D’abord avec Collin Powel comme Secrétaire d’Etat (3e personnage de l’Etat américain) et maintenant avec son successeur, la toute-puissante Condoleeza Rice. Mais les rares réussites individuelles n’ont pas encore rejailli sur l’ensemble de la communauté. Pire, certains de ceux qui ont réussi socialement ou matériellement s’en éloignent physiquement ou moralement. Les Noirs n’ont toujours pas un lobby puissant, à l’image des Juifs. La sollicitude à leur égard ne se manifeste qu’à l’approche des échéances électorales.

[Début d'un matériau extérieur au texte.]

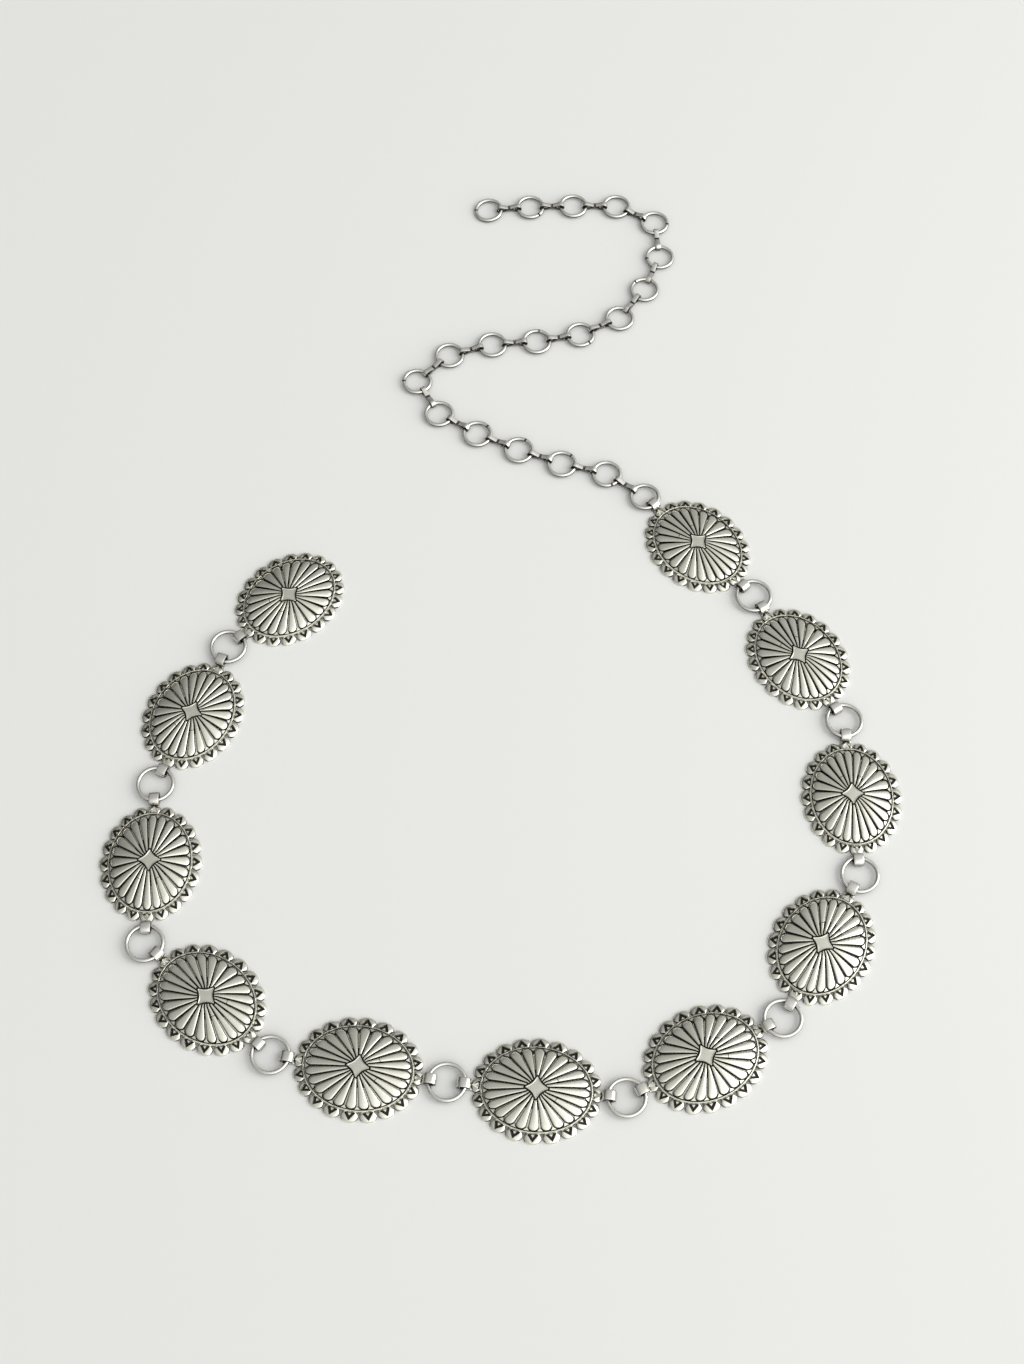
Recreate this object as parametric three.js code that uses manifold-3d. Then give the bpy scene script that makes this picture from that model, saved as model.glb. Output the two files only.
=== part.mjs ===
// A waist chain laid open on a flat surface: eleven cast oval medallions joined by plain round
// rings, and an extender of small rings held together by pinched strip links.
// Millimetres, +Z up, with the extender at the +Y end and the middle of the box at X = Y = 0.
import * as THREE from "three";
import { mergeVertices } from "three/addons/utils/BufferGeometryUtils.js";
import Module from "manifold-3d";

const wasm = await Module();
wasm.setup();

// Medallion: an oval dome with petals, a star, a raised oval wire and a scalloped rim, whose
// insets and depths run inwards from the tips of the scallops
const MEDALLION_LENGTH = 48;
const MEDALLION_WIDTH = 39.2;
const CROWN_HEIGHT = 4.5;
const FIELD_HEIGHT = 1.8;
const SCALLOPS = 20;
const SCALLOP_NOTCH = 1.5;
const SCALLOP_SHOULDER_DEG = 4.8;
const RIM_DEPTH = 3.9;
const RIM_FOOT_HEIGHT = 1.8;
const RIM_EDGE = 1.1;
const RIM_DRAFT = 0.2;
const SCALLOP_RELIEF = 0.5;
const OVAL_WIRE = 0.9;
const OVAL_WIRE_RELIEF = 0.5;
const PETALS = 24;
const PETAL_RELIEF = 0.8;
const PETAL_CLEARANCE = 0.7;
const STAR_REACH = 4.2;
const STAR_WAIST = 2.7;
const STAR_RELIEF = 0.5;
const STAR_DRAFT = 0.4;

// Hollow under the dome
const RIM_LAND = 5.4;
const SHELL_WALL = 0.6;
const HOLLOW_ROOF_LENGTH = 15;
const HOLLOW_ROOF_WIDTH = 12;

// Wire, gap between linked pieces, and the ring that joins two medallions
const WIRE = 1.6;
const LINK_GAP = 0.3;
const JOINING_RING = 15.2;

// Bail: the strap soldered under a medallion's end, which loops over a ring's wire
const BAIL_STRAP = 0.8;
const BAIL_WIDTH = 3.8;
const BAIL_EYE = 3.4;
const BAIL_TAB = 3;
const RING_STANDOFF = 1.65;

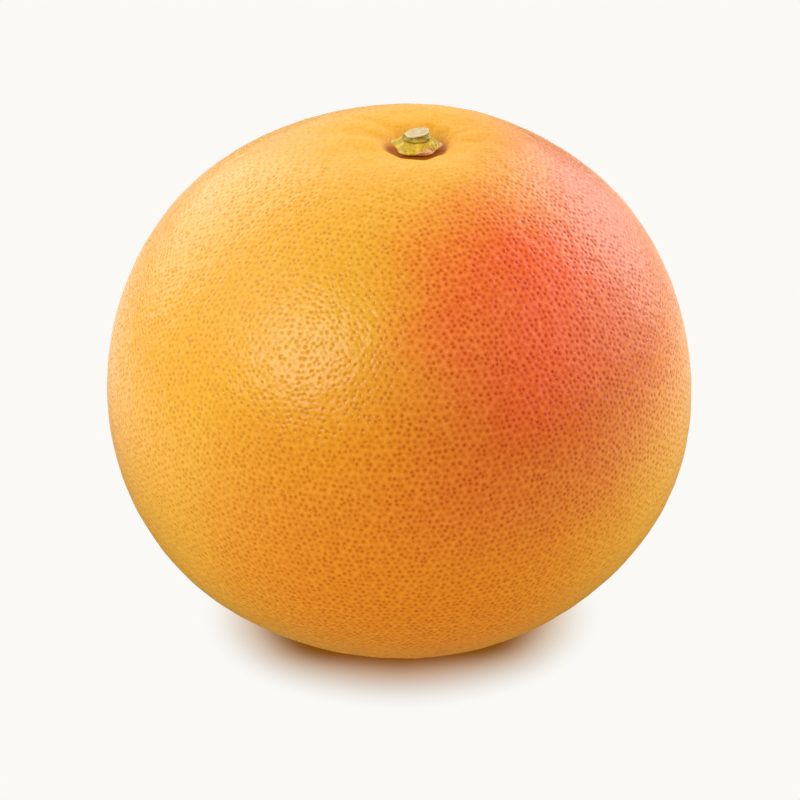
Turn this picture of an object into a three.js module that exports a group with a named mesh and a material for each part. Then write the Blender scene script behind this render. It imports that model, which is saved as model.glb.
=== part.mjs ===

Au quotidien, beaucoup d’Africains-Américains souffrent de l’injustice du fait de leur couleur. L’exemple le plus emblématique et le plus connu aussi est celui d’Abu Jamal, qui croupit en prison depuis de longues années, accusé d’un meurtre dont les indices et les alibis plaident cependant en sa faveur. Pourtant, trop de crimes contre des Noirs restent impunis ou n’ont pas été sanctionnés à la hauteur de leur gravité. On se rappelle le cas de Rodney King, passé à tabac comme une bête par des policiers new-yorkais, sous l’objectif d’une caméra amateur.

Le jeune ressortissant guinéen, Boubacar Diallo, criblé de 48 balles parce que des policiers homicides ont interprété l’action de faire sortir un papier d’identité, comme une intention de dégainer. La procédure pour juger le meurtre dans des circonstances troubles, du Burkinabè Ousmane Zongo traîne toujours devant les tribunaux. On passe ces crimes par pertes et profits. Le Ku Klux Klan n’agit plus à visage découvert, mais une forme insidieuse de racisme anti-Noirs taraude l’Amérique.

Il est même à se demander si l’anti-négritude n’a pas toujours existé dans la culture occidentale. Leurs symboles bienheureux sont blancs, les symboles malheureux sont noirs. Le diable avec ses cornes est toujours représenté sous teinte noire et cette couleur symbolise le deuil. L’expansion de cette culture a contribué à fixer dans les esprits cette dichotomie : le blanc symbolise le bien, le noir est annonciateur de malheur. Mais les Blacks ne sont-ils pas pour quelque chose dans leur diabolisation ? L’image qu’offre l’Afrique, terre d’origine de tous les Noirs, n’est pas pour arranger les choses. L’Afrique des calamités et de la mendicité ne peut espérer pour sa diaspora, la dignité qu’elle ne peut accorder à ses résidents.

Un Américain blanc peut-il accorder du respect à son compatriote noir, quand il suit sur CNN le spectacle de guignol que le Togo est en train d’offrir gratuitement au monde ? On n’a plus besoin de payer un droit d’entrée au théâtre pour rire, le Togo est présentement un vaste théâtre gratis. Quelle fierté peut ressentir la diaspora noire à la vue d’un tel spectacle ? Même Rocambole serait jaloux du scénario mis en place pour la succession de Gnassingbé Eyadéma.

Il est regrettable que près de 40 ans après l’assassinat de Martin Luther King, le plus emblématique défenseur des droits de la communauté noire, son rêve de voir une égalité entre Noirs et Blancs d’Amérique ne soit pas encore réalisé. Une introspection chez les Africains-Américains s’impose, en vue de créer les conditions nécessaires pour se faire valoir. L’une des grandes leçons que l’Amérique a toujours donnée au monde est qu’on n’a jamais rien sans rien et que la lutte paie toujours.